I am an American, Kentucky-born. (Yes, those words are, ahem, borrowed from the first sentence of Saul Bellow’s “The Adventures of Augie March,” one of the great American novels.) I grew up following the sports Americans follow, and since 1978 I’ve tracked them as a vocation. October 2014 finds me not in America but across the pond, and I’m struck that I’ve spent four days in Blighty without hearing two essential American words.

World Series.

On several occasions, I’ve mentioned those two words to see what the response would be. It has ranged from arch — “You mean the world championship that involves teams from one country?” said Owen Waddingham, our erudite bus driver to the Falcons’ camp — to utter dismissal.

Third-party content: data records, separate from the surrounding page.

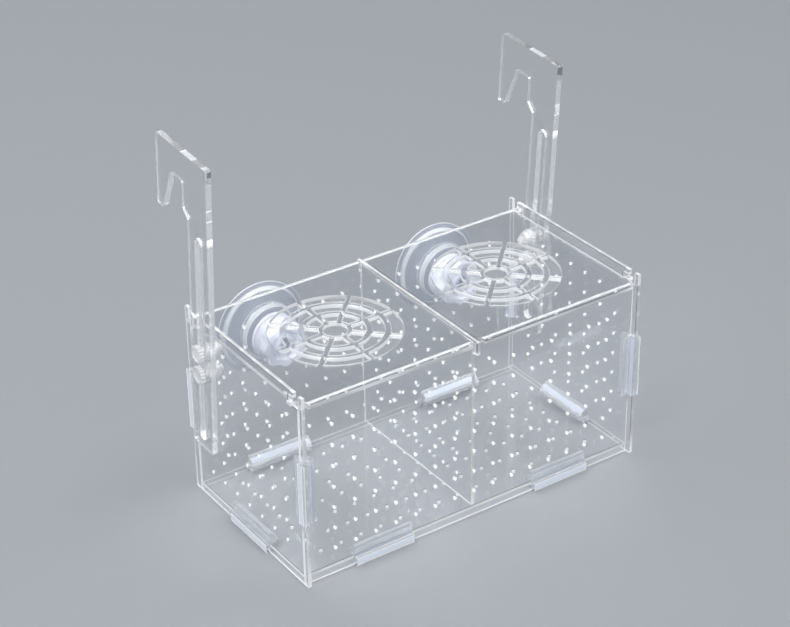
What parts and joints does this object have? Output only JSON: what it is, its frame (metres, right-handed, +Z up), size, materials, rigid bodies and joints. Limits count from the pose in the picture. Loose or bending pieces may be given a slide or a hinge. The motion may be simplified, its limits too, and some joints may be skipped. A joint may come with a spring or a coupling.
{
  "type": "fish breeding box",
  "caption": "Clear hang-on box for rearing young fish in a tank, with a lift-out divider, two vented lock-in lids, height-adjustable rim hooks, corner clips and suction cups.",
  "frame": {"origin": "middle of the overall footprint in X and Y, at the underside of the lower corner clips", "axes": "+X along the box to the right, +Y to the back where the tank glass is, +Z up"},
  "size_m": [0.212, 0.1204, 0.1971],
  "materials": {
    "sheet_acrylic": "clear polished sheet",
    "hook_acrylic": "clear polished sheet",
    "clip_plastic": "translucent bluish extrusion",
    "cup_vinyl": "clear soft vinyl",
    "knob_vinyl": "clear glossy vinyl",
    "screw_plastic": "clear moulded plastic"
  },
  "bodies": {
    "box": {"side_panel_left": "sheet_acrylic", "side_panel_right": "sheet_acrylic", "front_panel": "sheet_acrylic", "back_panel": "sheet_acrylic", "bottom_panel": "sheet_acrylic", "clip_left_front": "clip_plastic", "clip_left_back": "clip_plastic", "clip_left_bottom": "clip_plastic", "clip_right_front": "clip_plastic", "clip_right_back": "clip_plastic", "clip_right_bottom": "clip_plastic", "clip_front_left": "clip_plastic", "clip_front_right": "clip_plastic", "clip_rear_left": "clip_plastic", "clip_rear_right": "clip_plastic", "suction_cup_left": "cup_vinyl", "suction_cup_right": "cup_vinyl"},
    "divider": {"divider": "sheet_acrylic"},
    "lid_left": {"lid_left": "sheet_acrylic"},
    "lid_right": {"lid_right": "sheet_acrylic"},
    "hook_left": {"hook_left": "hook_acrylic"},
    "hook_right": {"hook_right": "hook_acrylic"},
    "screw_left_upper": {"screw_left_upper": "screw_plastic"},
    "screw_left_lower": {"screw_left_lower": "screw_plastic"},
    "screw_right_upper": {"screw_right_upper": "screw_plastic"},
    "screw_right_lower": {"screw_right_lower": "screw_plastic"},
    "nut_left_upper": {"nut_left_upper": "screw_plastic"},
    "nut_left_lower": {"nut_left_lower": "screw_plastic"},
    "nut_right_upper": {"nut_right_upper": "screw_plastic"},
    "nut_right_lower": {"nut_right_lower": "screw_plastic"},
    "cup_knob_left": {"cup_knob_left": "knob_vinyl"},
    "cup_knob_right": {"cup_knob_right": "knob_vinyl"}
  },
  "joints": [
    {"name": "divider_lift", "type": "slide", "parent": "box", "child": "divider", "axis": [0, 0, 1], "range_m": [0, 0.1]},
    {"name": "lid_left_unlock", "type": "slide", "parent": "box", "child": "lid_left", "axis": [0, -1, 0], "range_m": [0, 0.004]},
    {"name": "lid_right_unlock", "type": "slide", "parent": "box", "child": "lid_right", "axis": [0, -1, 0], "range_m": [0, 0.004]},
    {"name": "hook_left_height", "type": "slide", "parent": "box", "child": "hook_left", "axis": [0, -0.0663, 0.9978], "range_m": [-0.061, 0.036]},
    {"name": "hook_right_height", "type": "slide", "parent": "box", "child": "hook_right", "axis": [0, -0.0663, 0.9978], "range_m": [-0.061, 0.036]},
    {"name": "screw_left_upper_turn", "type": "hinge", "parent": "box", "child": "screw_left_upper", "pos_m": [-0.1, 0.02755, 0.0903], "axis": [-1, 0, 0], "continuous": true},
    {"name": "nut_left_upper_turn", "type": "hinge", "parent": "box", "child": "nut_left_upper", "pos_m": [-0.097, 0.02755, 0.0903], "axis": [-1, 0, 0], "continuous": true},
    {"name": "screw_left_lower_turn", "type": "hinge", "parent": "box", "child": "screw_left_lower", "pos_m": [-0.1, 0.02755, 0.0786], "axis": [-1, 0, 0], "continuous": true},
    {"name": "nut_left_lower_turn", "type": "hinge", "parent": "box", "child": "nut_left_lower", "pos_m": [-0.097, 0.02755, 0.0786], "axis": [-1, 0, 0], "continuous": true},
    {"name": "screw_right_upper_turn", "type": "hinge", "parent": "box", "child": "screw_right_upper", "pos_m": [0.1, 0.02755, 0.0903], "axis": [1, 0, 0], "continuous": true},
    {"name": "nut_right_upper_turn", "type": "hinge", "parent": "box", "child": "nut_right_upper", "pos_m": [0.097, 0.02755, 0.0903], "axis": [1, 0, 0], "continuous": true},
    {"name": "screw_right_lower_turn", "type": "hinge", "parent": "box", "child": "screw_right_lower", "pos_m": [0.1, 0.02755, 0.0786], "axis": [1, 0, 0], "continuous": true},
    {"name": "nut_right_lower_turn", "type": "hinge", "parent": "box", "child": "nut_right_lower", "pos_m": [0.097, 0.02755, 0.0786], "axis": [1, 0, 0], "continuous": true},
    {"name": "cup_knob_left_turn", "type": "hinge", "parent": "box", "child": "cup_knob_left", "pos_m": [-0.054, 0.03585, 0.07605], "axis": [0, 1, 0], "continuous": true},
    {"name": "cup_knob_right_turn", "type": "hinge", "parent": "box", "child": "cup_knob_right", "pos_m": [0.054, 0.03585, 0.07605], "axis": [0, 1, 0], "continuous": true}
  ]
}
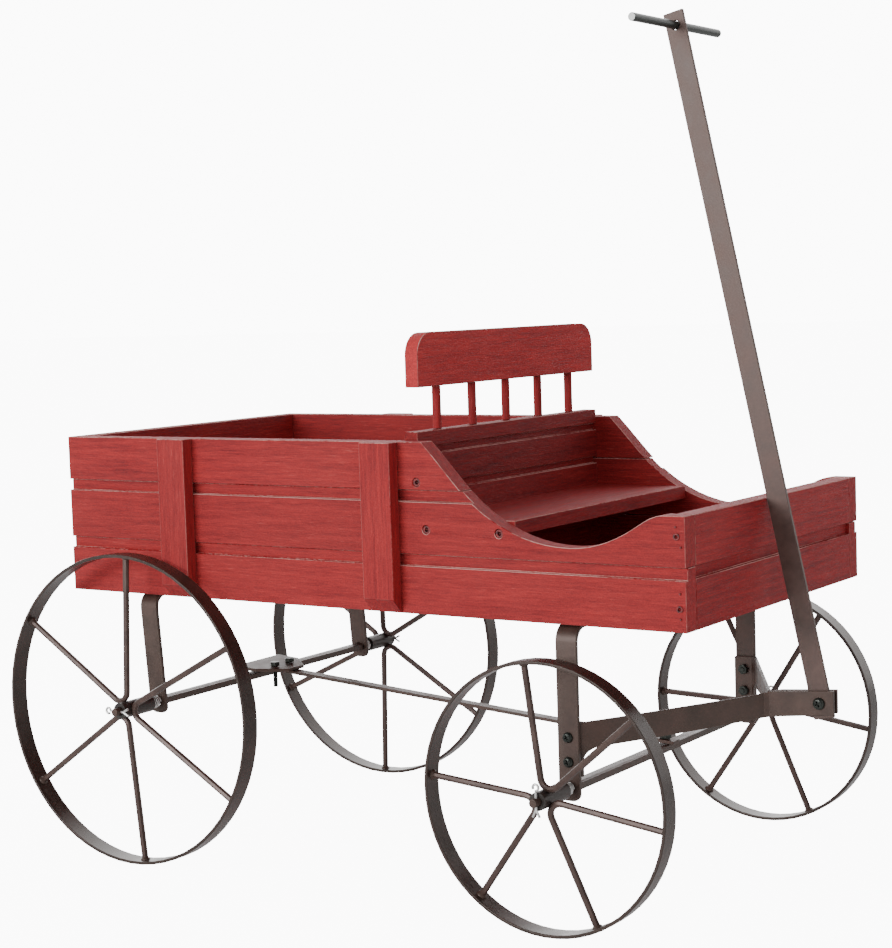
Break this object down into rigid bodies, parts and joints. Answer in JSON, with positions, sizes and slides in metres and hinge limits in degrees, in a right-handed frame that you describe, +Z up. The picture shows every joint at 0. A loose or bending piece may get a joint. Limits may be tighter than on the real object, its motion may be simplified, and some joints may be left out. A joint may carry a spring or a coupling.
{
  "type": "kids pull wagon",
  "caption": "Small buckboard-style pull wagon: a grooved wooden box with a seat and swooping sides on band-steel spoked wheels, with a hinged pull handle.",
  "frame": {"origin": "middle of the whole wagon's footprint, on the ground, with the handle leaning back in its parked position", "axes": "+X to the front, where the handle is; +Y to the wagon's left; +Z up"},
  "size_m": [0.6242, 0.3696, 0.6105],
  "materials": {
    "stained_wood": "worn red stain on brushed softwood",
    "painted_steel": "satin dark bronze-brown paint",
    "zinc_steel": "bright zinc plate"
  },
  "bodies": {
    "wagon": {"side_board_right_bottom": "stained_wood", "side_board_right_middle": "stained_wood", "side_board_right_top": "stained_wood", "side_board_left_bottom": "stained_wood", "side_board_left_middle": "stained_wood", "side_board_left_top": "stained_wood", "front_board_bottom": "stained_wood", "front_board_top": "stained_wood", "rear_board_bottom": "stained_wood", "rear_board_middle": "stained_wood", "rear_board_top": "stained_wood", "floor_board_rear": "stained_wood", "floor_board_front": "stained_wood", "cleat_right_rear": "stained_wood", "cleat_right_middle": "stained_wood", "cleat_left_rear": "stained_wood", "cleat_left_middle": "stained_wood", "partition_board_bottom": "stained_wood", "partition_board_middle": "stained_wood", "partition_board_top": "stained_wood", "seat_board": "stained_wood", "back_rail": "stained_wood", "spindle_1": "stained_wood", "spindle_2": "stained_wood", "spindle_3": "stained_wood", "spindle_4": "stained_wood", "spindle_5": "stained_wood", "front_strap": "painted_steel", "rear_strap": "painted_steel", "front_axle": "painted_steel", "rear_axle": "painted_steel", "reach_bar": "painted_steel", "reach_plate": "painted_steel", "left_tongue_arm": "painted_steel", "right_tongue_arm": "painted_steel", "right_lower_tongue_bolt": "painted_steel", "right_upper_tongue_bolt": "painted_steel", "left_lower_tongue_bolt": "painted_steel", "left_upper_tongue_bolt": "painted_steel", "handle_pivot_bolt": "painted_steel", "handle_pivot_nut": "painted_steel", "rear_right_spring": "zinc_steel", "rear_right_split_pin": "zinc_steel", "rear_left_spring": "zinc_steel", "rear_left_split_pin": "zinc_steel", "front_right_spring": "zinc_steel", "front_right_split_pin": "zinc_steel", "front_left_spring": "zinc_steel", "front_left_split_pin": "zinc_steel"},
    "rear_right_wheel": {"rear_right_rim": "painted_steel", "rear_right_hub": "painted_steel"},
    "rear_left_wheel": {"rear_left_rim": "painted_steel", "rear_left_hub": "painted_steel"},
    "front_right_wheel": {"front_right_rim": "painted_steel", "front_right_hub": "painted_steel"},
    "front_left_wheel": {"front_left_rim": "painted_steel", "front_left_hub": "painted_steel"},
    "handle": {"handle_bar": "painted_steel", "cross_grip": "painted_steel"}
  },
  "joints": [
    {"name": "rear_right_wheel_spin", "type": "hinge", "parent": "wagon", "child": "rear_right_wheel", "pos_m": [-0.19415, -0.1638, 0.1179], "axis": [0, 1, 0], "continuous": true},
    {"name": "rear_left_wheel_spin", "type": "hinge", "parent": "wagon", "child": "rear_left_wheel", "pos_m": [-0.19415, 0.1638, 0.1179], "axis": [0, 1, 0], "continuous": true},
    {"name": "front_right_wheel_spin", "type": "hinge", "parent": "wagon", "child": "front_right_wheel", "pos_m": [0.17325, -0.1677, 0.0916], "axis": [0, 1, 0], "continuous": true},
    {"name": "front_left_wheel_spin", "type": "hinge", "parent": "wagon", "child": "front_left_wheel", "pos_m": [0.17325, 0.1677, 0.0916], "axis": [0, 1, 0], "continuous": true},
    {"name": "handle_swing", "type": "hinge", "parent": "wagon", "child": "handle", "pos_m": [0.30175, -0.017, 0.1381], "axis": [0, 1, 0], "range_deg": [0, 115]}
  ]
}
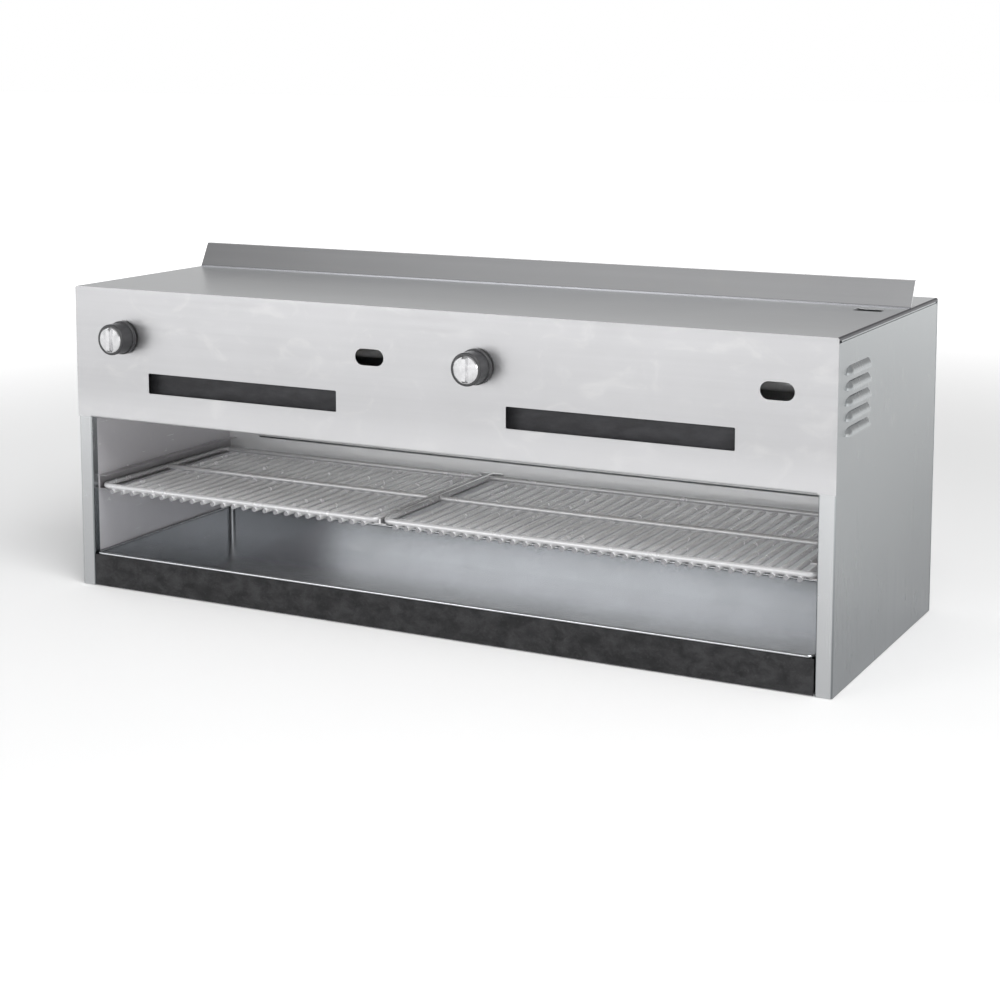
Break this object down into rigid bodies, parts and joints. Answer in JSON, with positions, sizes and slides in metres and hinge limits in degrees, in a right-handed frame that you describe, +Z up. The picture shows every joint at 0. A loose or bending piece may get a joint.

The restaurant/bar downstairs in our hotel is the place to go if you want to watch the rest of the world’s brand of football. The barkeep bangs a bell whenever an English side scores a goal in the UEFA Champions League — which is much closer to a true “World Series” — and, for the next three minutes, all ales are a pound. (This became quite festive funny when Chelsea put three past Maribor in 31 minutes Tuesday night. “I love this place!” shouted one punter. It was less salubrious the next night, when Liverpool failed to score against Real Madrid.)

On Wednesday, I asked a waiter if the bell would be similarly sounded if the Royals or Giants scored a run. He looked at me as if I were a crazy American. “Sometimes we get asked to put on the baseball,” he said. “I tell them, ‘We are football.’”

I’ve been reading three London papers a day, and I’ve not found one article regarding the World Series. The Brit papers, tabloids and broadsheets alike, are almost all football, and not the American kind. I’ve yet to see anything about Falcons-Lions at Wembley in the Guardian, the Daily Telegraph or the Times, though local scribes have attended the teams’ media sessions. (The Telegraph’s website did — British-ism upcoming — have a larf about Falcons.com’s graphic relocation of London to Spain.)

As for the World Series, I found one reference: In the Guardian’s agate section, giving the score of Game 2.

Yes, the time difference is pronounced. A World Series game starts at 1 a.m. here, and I was asleep when Game 1 commenced. I listened to a good bit of Game 2 not because of any great dedication, but because — another Brit-ism — I was sick as a parrot and couldn’t sleep.

I realize that, even in the States, the World Series isn’t nearly what it was in those days we’d sneak transistor radios into school to listen. Baseball has reached something of a disconnect: TV ratings for local teams remain solid, but relatively few folks watch the postseason.

Still, it has taken a trip to the U.K. for me to realize how low a profile baseball has come to occupy. (Maybe if I were in Japan I’d feel differently; they like baseball over there.) It’s no longer our national pastime — the NFL is exponentially bigger — and its championship is a World Series in name only.

Back to Mr. Waddingham’s almost-spot-on observation: There’s one Canadian MLB team, and the Toronto Blue Jays actually won the World Series twice, though in the first of those we Atlantans came across as unworldly. Before Game 2 in 1992, a color guard flew the Canadian maple leaf upside down.

Don’t get me wrong. I like baseball, for all its warts, a lot. I follow the playoffs, mostly via the MLB At-Bat app. But our World Series doesn’t even register in this Old World land. The only Londoner I found who had even the foggiest notion that it was ongoing was the cab driver who carted me from Waterloo Station past Big Ben, Parliament, Whitehall and Buckingham Palace.

“One of the teams that’s in it hasn’t been there for a while,” he said. “Is that right?”

Yes. Kansas City. First Series appearance since 1985. Over here, though, they care more about a different set of Royals. In the past three days, Kate Middleton has been featured on the front page of the Telegraph twice — for no reason I could ascertain other than that she’s pretty and stylish and the Duchess of Cambridge.